# Start of Collected data
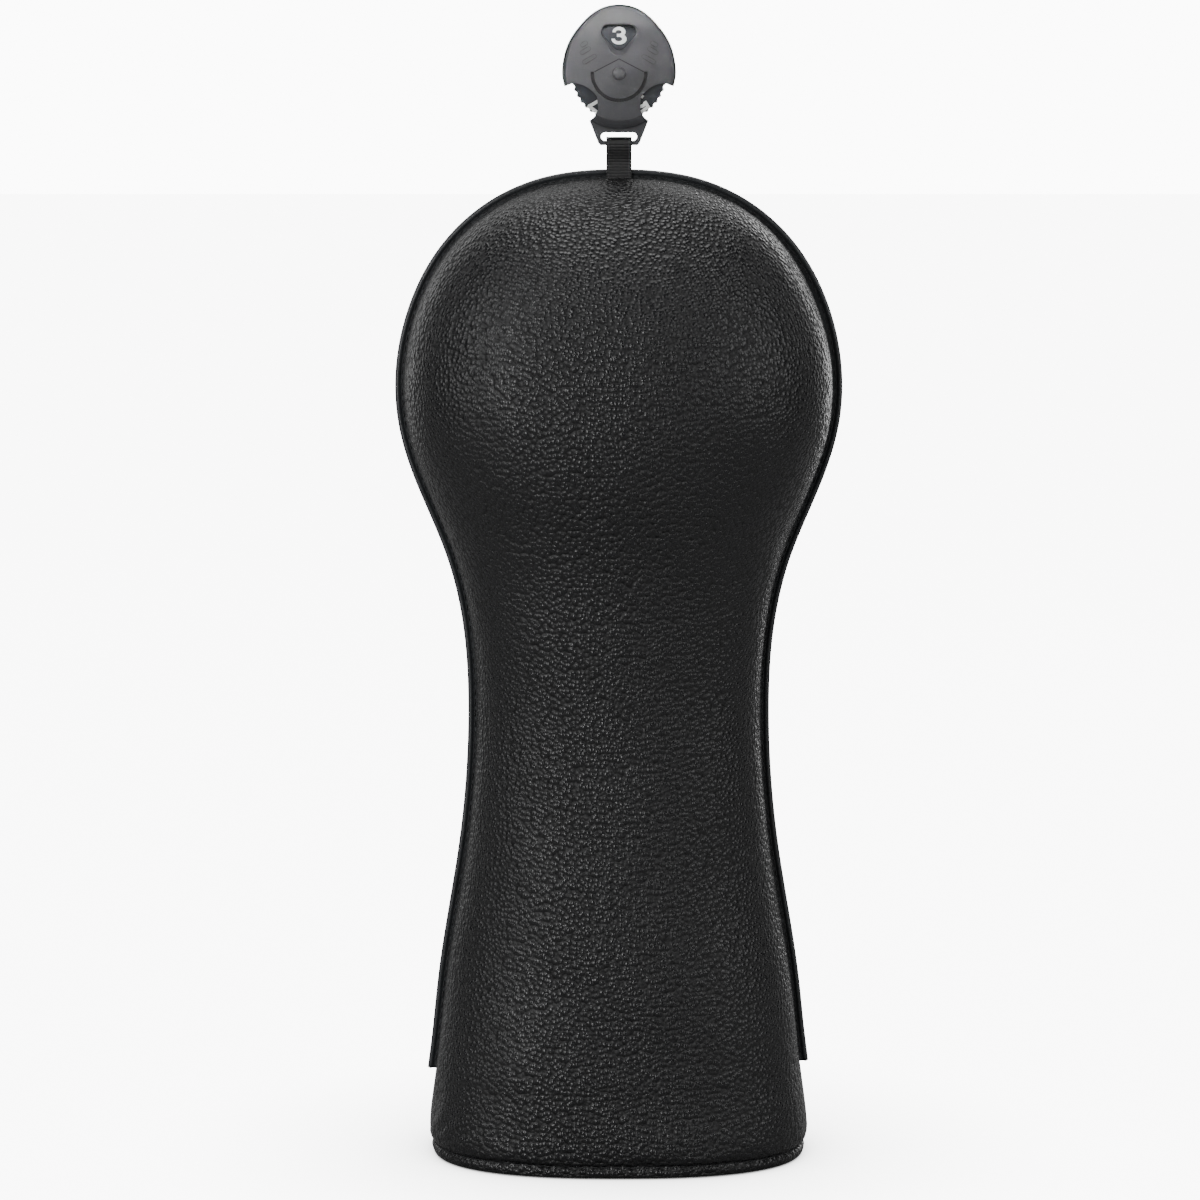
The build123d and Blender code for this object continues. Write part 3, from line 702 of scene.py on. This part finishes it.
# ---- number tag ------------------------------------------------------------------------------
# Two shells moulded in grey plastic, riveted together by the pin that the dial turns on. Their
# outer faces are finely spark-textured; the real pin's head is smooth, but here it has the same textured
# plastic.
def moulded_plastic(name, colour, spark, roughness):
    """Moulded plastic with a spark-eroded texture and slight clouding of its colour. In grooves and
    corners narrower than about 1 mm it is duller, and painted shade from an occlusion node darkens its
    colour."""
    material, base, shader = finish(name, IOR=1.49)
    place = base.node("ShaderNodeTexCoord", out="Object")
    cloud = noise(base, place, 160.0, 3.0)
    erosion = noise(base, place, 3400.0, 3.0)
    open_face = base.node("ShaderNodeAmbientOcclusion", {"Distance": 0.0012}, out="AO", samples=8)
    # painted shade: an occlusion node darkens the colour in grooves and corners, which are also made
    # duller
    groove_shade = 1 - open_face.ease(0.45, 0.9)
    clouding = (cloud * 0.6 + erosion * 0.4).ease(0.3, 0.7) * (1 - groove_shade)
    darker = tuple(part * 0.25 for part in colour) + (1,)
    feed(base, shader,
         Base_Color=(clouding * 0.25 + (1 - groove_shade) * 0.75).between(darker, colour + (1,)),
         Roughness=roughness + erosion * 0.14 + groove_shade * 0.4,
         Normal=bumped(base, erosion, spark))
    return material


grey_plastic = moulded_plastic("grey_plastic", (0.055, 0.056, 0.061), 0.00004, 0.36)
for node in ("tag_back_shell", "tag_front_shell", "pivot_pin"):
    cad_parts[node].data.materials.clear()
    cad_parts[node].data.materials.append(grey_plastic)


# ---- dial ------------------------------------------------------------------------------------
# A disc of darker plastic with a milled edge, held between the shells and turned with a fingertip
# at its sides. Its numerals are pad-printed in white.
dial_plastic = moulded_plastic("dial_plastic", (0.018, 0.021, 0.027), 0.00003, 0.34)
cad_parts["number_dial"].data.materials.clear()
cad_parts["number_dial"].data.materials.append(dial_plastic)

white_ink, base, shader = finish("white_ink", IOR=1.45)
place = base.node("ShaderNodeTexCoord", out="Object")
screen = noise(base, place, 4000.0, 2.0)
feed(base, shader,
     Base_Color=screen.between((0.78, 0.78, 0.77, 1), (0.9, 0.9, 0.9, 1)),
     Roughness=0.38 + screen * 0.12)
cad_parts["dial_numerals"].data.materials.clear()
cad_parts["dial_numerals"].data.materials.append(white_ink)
# End of Collected data
- Given problem:
Please repeat the listing above in full and exactly.

- Final answer:
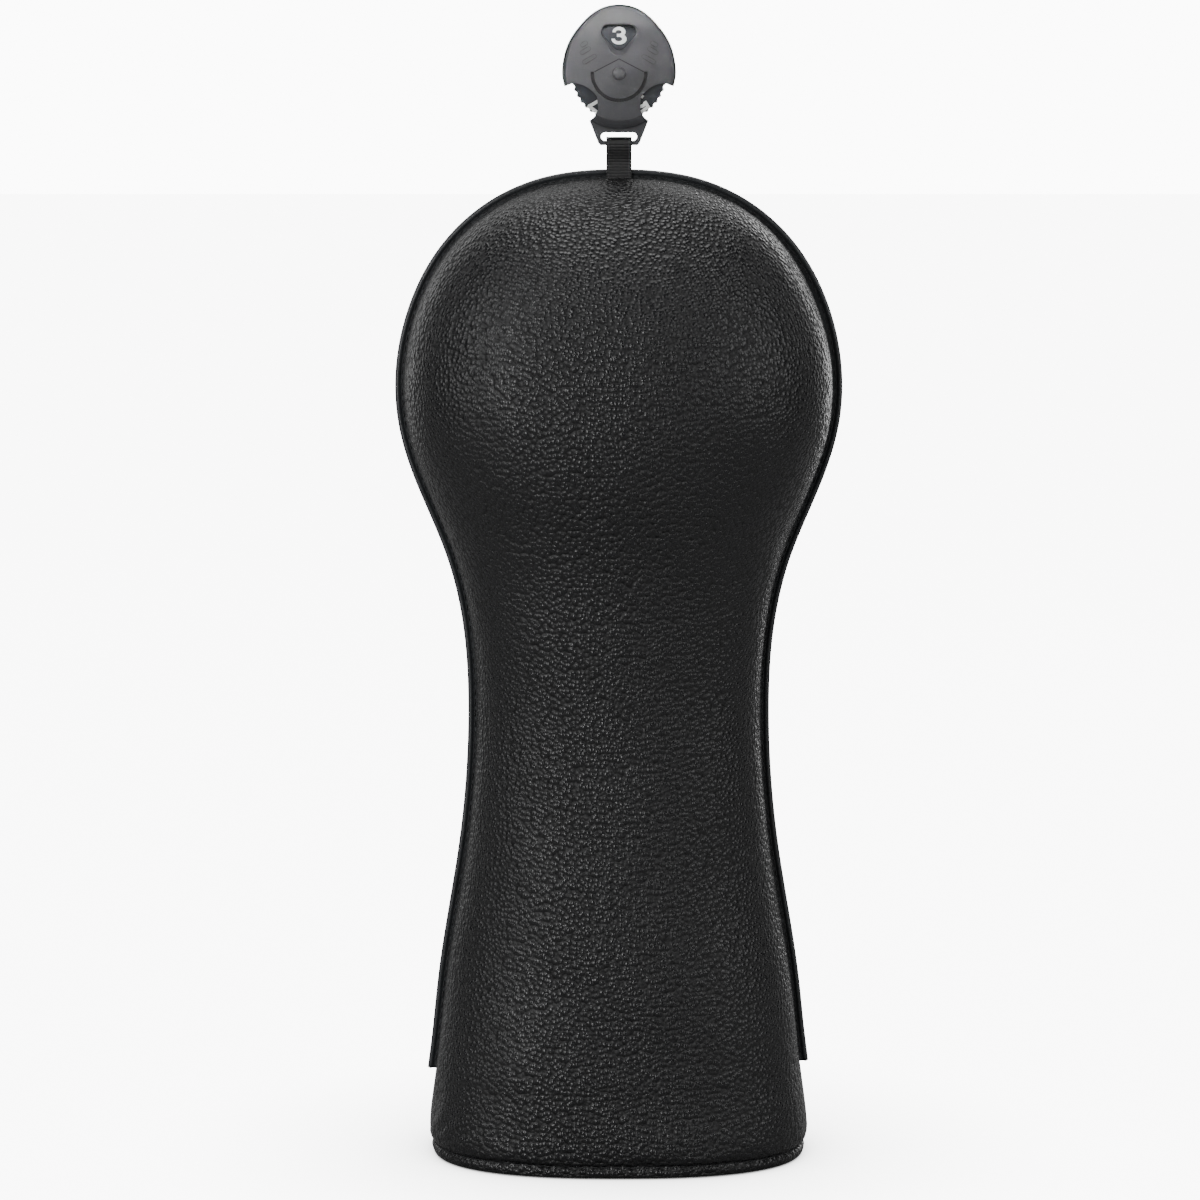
The build123d and Blender code for this object continues. Write part 3, from line 702 of scene.py on. This part finishes it.
# ---- number tag ------------------------------------------------------------------------------
# Two shells moulded in grey plastic, riveted together by the pin that the dial turns on. Their
# outer faces are finely spark-textured; the real pin's head is smooth, but here it has the same textured
# plastic.
def moulded_plastic(name, colour, spark, roughness):
    """Moulded plastic with a spark-eroded texture and slight clouding of its colour. In grooves and
    corners narrower than about 1 mm it is duller, and painted shade from an occlusion node darkens its
    colour."""
    material, base, shader = finish(name, IOR=1.49)
    place = base.node("ShaderNodeTexCoord", out="Object")
    cloud = noise(base, place, 160.0, 3.0)
    erosion = noise(base, place, 3400.0, 3.0)
    open_face = base.node("ShaderNodeAmbientOcclusion", {"Distance": 0.0012}, out="AO", samples=8)
    # painted shade: an occlusion node darkens the colour in grooves and corners, which are also made
    # duller
    groove_shade = 1 - open_face.ease(0.45, 0.9)
    clouding = (cloud * 0.6 + erosion * 0.4).ease(0.3, 0.7) * (1 - groove_shade)
    darker = tuple(part * 0.25 for part in colour) + (1,)
    feed(base, shader,
         Base_Color=(clouding * 0.25 + (1 - groove_shade) * 0.75).between(darker, colour + (1,)),
         Roughness=roughness + erosion * 0.14 + groove_shade * 0.4,
         Normal=bumped(base, erosion, spark))
    return material


grey_plastic = moulded_plastic("grey_plastic", (0.055, 0.056, 0.061), 0.00004, 0.36)
for node in ("tag_back_shell", "tag_front_shell", "pivot_pin"):
    cad_parts[node].data.materials.clear()
    cad_parts[node].data.materials.append(grey_plastic)


# ---- dial ------------------------------------------------------------------------------------
# A disc of darker plastic with a milled edge, held between the shells and turned with a fingertip
# at its sides. Its numerals are pad-printed in white.
dial_plastic = moulded_plastic("dial_plastic", (0.018, 0.021, 0.027), 0.00003, 0.34)
cad_parts["number_dial"].data.materials.clear()
cad_parts["number_dial"].data.materials.append(dial_plastic)

white_ink, base, shader = finish("white_ink", IOR=1.45)
place = base.node("ShaderNodeTexCoord", out="Object")
screen = noise(base, place, 4000.0, 2.0)
feed(base, shader,
     Base_Color=screen.between((0.78, 0.78, 0.77, 1), (0.9, 0.9, 0.9, 1)),
     Roughness=0.38 + screen * 0.12)
cad_parts["dial_numerals"].data.materials.clear()
cad_parts["dial_numerals"].data.materials.append(white_ink)